Return only the lines running from the line that holds "const cross = new THREE.Group();" to the line that holds "obj.matrix_parent_inverse = Matrix.Identity(4)", including both.

▶ **DATA**
• • •

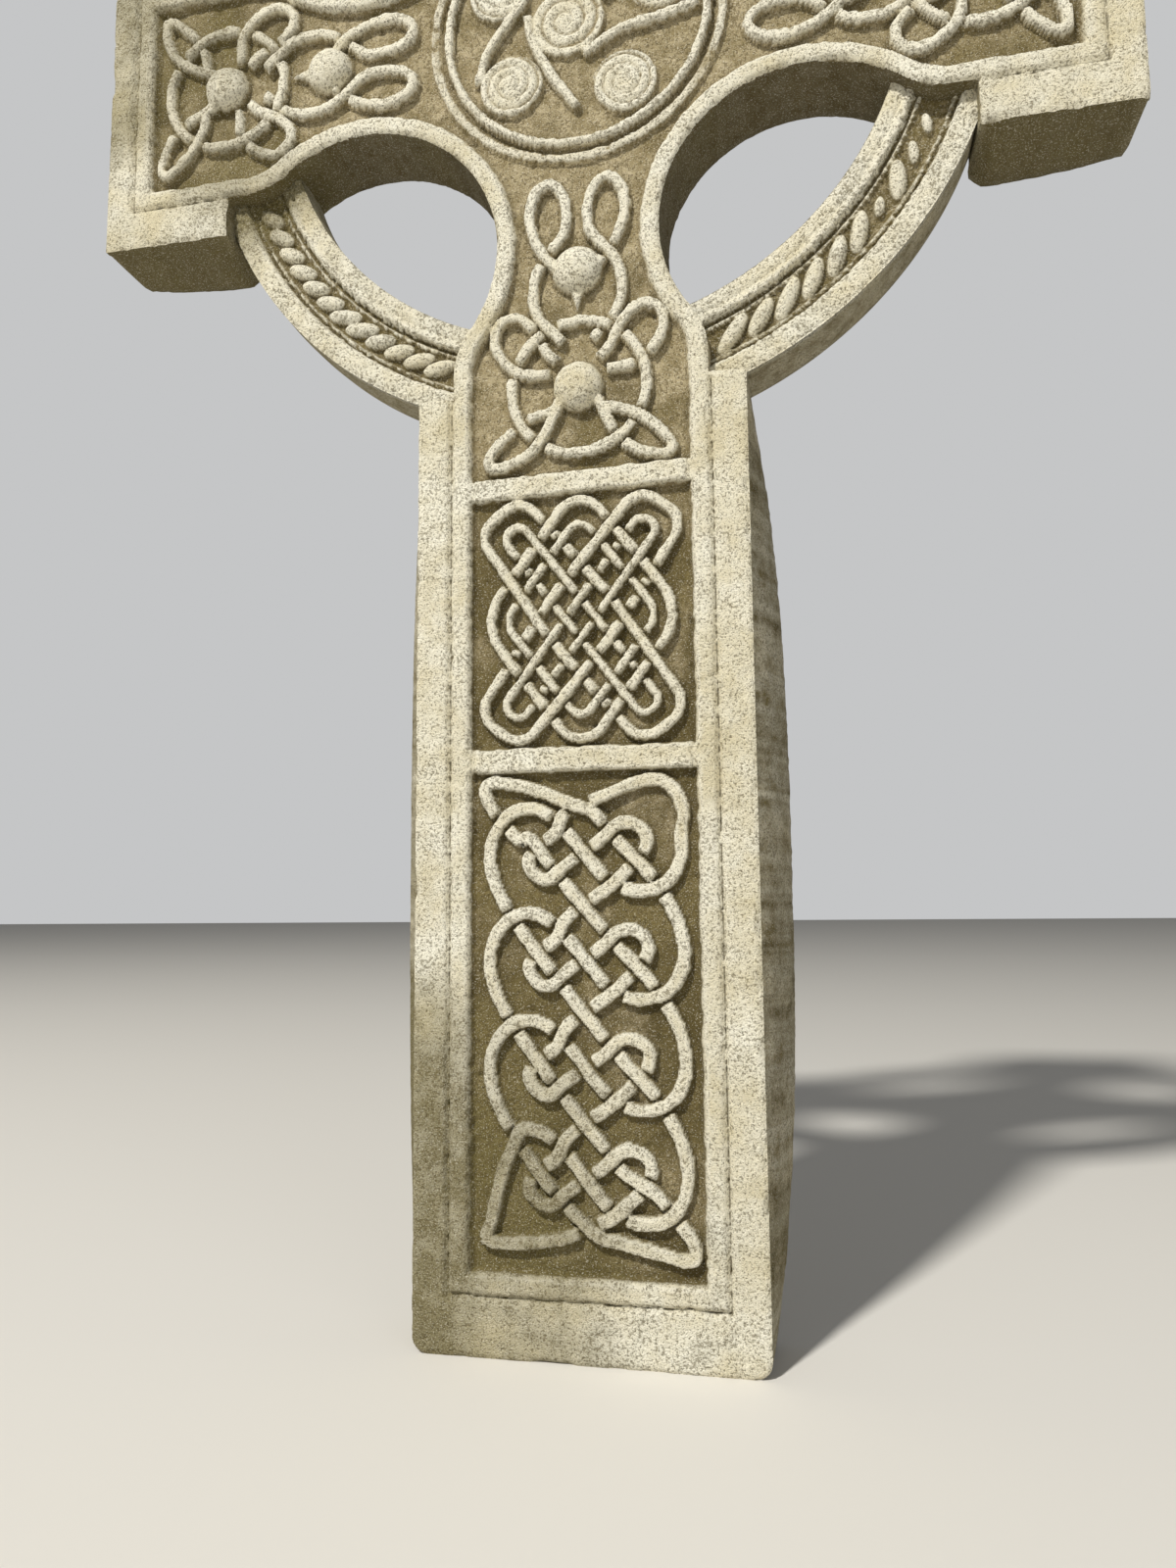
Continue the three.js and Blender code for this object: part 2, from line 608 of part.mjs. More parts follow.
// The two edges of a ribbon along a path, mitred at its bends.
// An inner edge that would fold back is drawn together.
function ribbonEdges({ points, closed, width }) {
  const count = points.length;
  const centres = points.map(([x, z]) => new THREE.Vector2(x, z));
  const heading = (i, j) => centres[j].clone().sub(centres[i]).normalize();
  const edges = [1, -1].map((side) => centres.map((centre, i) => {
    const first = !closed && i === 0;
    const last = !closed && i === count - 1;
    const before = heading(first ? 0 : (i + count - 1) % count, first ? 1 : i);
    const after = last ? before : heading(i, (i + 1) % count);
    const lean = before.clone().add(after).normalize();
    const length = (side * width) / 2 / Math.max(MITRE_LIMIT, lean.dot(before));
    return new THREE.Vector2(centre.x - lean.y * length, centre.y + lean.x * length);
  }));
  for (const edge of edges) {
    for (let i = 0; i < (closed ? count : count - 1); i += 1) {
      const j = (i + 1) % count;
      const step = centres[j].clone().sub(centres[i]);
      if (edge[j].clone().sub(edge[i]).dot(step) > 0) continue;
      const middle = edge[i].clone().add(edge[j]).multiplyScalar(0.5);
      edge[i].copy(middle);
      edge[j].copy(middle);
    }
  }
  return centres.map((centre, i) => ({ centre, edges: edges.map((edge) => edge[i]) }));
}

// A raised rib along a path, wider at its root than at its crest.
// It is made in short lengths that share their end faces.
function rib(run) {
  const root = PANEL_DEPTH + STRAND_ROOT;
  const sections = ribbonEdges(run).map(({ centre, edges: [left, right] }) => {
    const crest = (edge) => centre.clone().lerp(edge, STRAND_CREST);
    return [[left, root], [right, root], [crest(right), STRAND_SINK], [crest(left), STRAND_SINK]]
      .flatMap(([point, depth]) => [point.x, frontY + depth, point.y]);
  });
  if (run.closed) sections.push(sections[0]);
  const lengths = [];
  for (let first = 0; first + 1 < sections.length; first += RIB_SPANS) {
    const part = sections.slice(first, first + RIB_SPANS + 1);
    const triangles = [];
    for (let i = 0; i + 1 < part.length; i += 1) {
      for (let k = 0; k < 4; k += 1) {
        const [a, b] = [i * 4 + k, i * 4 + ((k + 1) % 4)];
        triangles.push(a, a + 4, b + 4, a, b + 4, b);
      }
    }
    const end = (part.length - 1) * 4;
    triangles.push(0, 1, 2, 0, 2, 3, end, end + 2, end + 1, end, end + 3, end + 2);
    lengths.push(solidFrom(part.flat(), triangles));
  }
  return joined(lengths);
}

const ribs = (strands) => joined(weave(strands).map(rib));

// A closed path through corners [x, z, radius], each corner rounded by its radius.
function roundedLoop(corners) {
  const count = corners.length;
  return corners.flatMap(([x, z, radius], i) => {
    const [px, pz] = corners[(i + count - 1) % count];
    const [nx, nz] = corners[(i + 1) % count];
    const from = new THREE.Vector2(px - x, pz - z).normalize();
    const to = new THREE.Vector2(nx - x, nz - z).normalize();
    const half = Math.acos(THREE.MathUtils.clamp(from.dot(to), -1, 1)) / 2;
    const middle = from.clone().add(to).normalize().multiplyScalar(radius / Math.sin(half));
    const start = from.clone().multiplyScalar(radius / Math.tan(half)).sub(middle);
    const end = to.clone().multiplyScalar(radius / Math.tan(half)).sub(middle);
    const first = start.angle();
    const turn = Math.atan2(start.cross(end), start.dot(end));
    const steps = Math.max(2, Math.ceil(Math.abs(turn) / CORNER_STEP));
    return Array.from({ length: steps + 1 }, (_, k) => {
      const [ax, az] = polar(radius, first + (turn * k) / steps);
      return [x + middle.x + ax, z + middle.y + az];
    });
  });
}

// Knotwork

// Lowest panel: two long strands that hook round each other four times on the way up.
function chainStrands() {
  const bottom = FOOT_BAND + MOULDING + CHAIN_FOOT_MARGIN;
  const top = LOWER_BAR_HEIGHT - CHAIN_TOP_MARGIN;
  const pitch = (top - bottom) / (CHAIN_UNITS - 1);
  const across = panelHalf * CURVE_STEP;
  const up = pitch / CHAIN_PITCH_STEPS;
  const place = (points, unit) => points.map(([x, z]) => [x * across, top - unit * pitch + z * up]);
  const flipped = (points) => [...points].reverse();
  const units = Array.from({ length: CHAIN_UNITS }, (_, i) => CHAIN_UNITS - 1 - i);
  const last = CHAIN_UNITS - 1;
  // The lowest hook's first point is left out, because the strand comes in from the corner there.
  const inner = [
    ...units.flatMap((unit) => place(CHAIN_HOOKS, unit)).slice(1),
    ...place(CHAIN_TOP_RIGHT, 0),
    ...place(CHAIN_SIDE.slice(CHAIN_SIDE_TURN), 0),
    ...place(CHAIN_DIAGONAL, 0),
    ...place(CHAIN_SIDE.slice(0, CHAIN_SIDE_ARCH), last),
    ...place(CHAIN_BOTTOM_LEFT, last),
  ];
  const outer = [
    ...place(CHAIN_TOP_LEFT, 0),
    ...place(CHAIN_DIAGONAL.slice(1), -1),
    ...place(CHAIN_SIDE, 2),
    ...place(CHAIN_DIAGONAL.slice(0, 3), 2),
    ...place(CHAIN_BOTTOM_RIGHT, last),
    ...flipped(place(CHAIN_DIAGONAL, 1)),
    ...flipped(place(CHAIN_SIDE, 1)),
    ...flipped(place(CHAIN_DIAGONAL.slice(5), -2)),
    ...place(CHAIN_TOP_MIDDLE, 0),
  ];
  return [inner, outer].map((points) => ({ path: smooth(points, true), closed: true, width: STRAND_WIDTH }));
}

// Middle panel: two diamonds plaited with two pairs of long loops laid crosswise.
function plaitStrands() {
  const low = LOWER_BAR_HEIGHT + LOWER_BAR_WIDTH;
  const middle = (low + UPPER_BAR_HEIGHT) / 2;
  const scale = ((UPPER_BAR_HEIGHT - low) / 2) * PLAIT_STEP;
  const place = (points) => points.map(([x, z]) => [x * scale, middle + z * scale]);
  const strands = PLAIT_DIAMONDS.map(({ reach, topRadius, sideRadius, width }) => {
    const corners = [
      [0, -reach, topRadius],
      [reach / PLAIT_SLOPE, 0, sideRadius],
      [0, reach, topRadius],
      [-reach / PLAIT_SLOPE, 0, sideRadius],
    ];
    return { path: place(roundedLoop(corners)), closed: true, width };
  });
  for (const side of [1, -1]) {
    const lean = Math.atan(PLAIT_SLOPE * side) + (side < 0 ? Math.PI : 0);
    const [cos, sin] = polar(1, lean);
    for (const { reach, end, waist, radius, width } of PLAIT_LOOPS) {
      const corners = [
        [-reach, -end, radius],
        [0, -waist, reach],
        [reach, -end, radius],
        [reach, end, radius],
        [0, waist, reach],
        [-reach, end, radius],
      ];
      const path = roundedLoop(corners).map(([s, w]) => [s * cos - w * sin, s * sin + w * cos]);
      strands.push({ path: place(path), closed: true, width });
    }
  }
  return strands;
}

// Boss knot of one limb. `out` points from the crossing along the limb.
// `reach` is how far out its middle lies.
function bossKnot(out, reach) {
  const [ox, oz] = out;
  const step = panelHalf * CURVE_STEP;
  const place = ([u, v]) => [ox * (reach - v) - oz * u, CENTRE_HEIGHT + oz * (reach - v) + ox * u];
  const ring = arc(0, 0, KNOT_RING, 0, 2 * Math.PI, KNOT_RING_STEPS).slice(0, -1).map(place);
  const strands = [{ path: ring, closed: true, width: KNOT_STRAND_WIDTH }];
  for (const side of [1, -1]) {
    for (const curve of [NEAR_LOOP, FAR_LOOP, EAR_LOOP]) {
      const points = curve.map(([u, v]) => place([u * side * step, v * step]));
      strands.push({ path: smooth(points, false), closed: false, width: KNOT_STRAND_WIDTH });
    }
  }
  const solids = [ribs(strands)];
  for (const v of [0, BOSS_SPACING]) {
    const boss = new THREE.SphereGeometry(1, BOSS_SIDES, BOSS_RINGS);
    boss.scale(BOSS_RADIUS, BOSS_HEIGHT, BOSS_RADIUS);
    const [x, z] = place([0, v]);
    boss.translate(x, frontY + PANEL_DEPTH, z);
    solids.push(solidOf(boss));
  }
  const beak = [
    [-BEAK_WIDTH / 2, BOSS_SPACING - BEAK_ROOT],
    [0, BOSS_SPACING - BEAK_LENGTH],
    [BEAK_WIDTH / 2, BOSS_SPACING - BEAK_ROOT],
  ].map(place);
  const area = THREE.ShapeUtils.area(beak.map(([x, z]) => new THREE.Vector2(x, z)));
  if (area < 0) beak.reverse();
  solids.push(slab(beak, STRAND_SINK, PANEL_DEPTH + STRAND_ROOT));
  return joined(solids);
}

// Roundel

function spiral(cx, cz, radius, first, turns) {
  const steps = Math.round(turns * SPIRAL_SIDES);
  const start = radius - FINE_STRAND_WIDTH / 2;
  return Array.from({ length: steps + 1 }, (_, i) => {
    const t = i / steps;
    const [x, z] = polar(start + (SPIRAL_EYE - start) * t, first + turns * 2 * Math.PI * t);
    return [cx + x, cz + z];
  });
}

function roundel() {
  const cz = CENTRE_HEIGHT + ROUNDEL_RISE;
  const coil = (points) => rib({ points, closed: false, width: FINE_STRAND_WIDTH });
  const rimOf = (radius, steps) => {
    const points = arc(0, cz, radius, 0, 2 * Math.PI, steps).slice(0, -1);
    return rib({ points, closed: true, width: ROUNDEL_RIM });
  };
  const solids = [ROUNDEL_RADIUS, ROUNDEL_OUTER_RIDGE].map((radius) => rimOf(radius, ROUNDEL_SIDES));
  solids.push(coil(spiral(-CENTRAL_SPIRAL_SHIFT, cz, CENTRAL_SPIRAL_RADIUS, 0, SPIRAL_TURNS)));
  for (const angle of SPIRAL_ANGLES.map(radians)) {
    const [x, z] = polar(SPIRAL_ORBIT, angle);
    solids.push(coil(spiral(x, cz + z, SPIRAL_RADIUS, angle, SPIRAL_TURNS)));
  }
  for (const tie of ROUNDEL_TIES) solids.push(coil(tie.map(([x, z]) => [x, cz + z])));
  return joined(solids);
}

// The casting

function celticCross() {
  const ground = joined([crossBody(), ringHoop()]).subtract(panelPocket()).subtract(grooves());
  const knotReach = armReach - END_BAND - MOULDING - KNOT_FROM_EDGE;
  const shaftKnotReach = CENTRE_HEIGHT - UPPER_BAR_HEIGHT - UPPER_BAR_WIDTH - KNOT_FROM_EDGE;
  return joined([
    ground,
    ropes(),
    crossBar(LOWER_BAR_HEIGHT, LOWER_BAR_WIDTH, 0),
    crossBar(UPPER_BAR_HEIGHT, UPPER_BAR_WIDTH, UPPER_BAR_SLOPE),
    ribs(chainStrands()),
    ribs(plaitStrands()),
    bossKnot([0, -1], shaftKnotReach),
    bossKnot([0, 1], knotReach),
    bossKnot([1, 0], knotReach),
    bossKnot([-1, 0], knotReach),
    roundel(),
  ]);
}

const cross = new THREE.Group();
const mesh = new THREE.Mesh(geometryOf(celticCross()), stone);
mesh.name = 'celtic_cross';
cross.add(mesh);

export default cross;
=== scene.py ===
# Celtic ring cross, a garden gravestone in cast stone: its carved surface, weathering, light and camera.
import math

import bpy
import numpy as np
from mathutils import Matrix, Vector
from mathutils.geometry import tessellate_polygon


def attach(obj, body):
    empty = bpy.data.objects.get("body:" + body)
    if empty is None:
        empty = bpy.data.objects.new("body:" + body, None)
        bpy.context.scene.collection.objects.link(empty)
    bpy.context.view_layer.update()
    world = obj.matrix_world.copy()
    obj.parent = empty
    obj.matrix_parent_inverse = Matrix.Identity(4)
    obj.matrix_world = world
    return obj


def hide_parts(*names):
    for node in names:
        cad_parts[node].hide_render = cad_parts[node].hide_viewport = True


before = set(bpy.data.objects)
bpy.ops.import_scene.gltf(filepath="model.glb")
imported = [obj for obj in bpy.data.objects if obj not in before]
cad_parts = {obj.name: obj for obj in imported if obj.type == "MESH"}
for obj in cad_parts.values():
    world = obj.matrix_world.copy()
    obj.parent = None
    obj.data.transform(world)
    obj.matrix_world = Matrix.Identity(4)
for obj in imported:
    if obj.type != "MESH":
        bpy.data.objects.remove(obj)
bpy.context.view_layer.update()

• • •

▶ **SOLUTION**
const cross = new THREE.Group();
const mesh = new THREE.Mesh(geometryOf(celticCross()), stone);
mesh.name = 'celtic_cross';
cross.add(mesh);

export default cross;
=== scene.py ===
# Celtic ring cross, a garden gravestone in cast stone: its carved surface, weathering, light and camera.
import math

import bpy
import numpy as np
from mathutils import Matrix, Vector
from mathutils.geometry import tessellate_polygon


def attach(obj, body):
    empty = bpy.data.objects.get("body:" + body)
    if empty is None:
        empty = bpy.data.objects.new("body:" + body, None)
        bpy.context.scene.collection.objects.link(empty)
    bpy.context.view_layer.update()
    world = obj.matrix_world.copy()
    obj.parent = empty
    obj.matrix_parent_inverse = Matrix.Identity(4)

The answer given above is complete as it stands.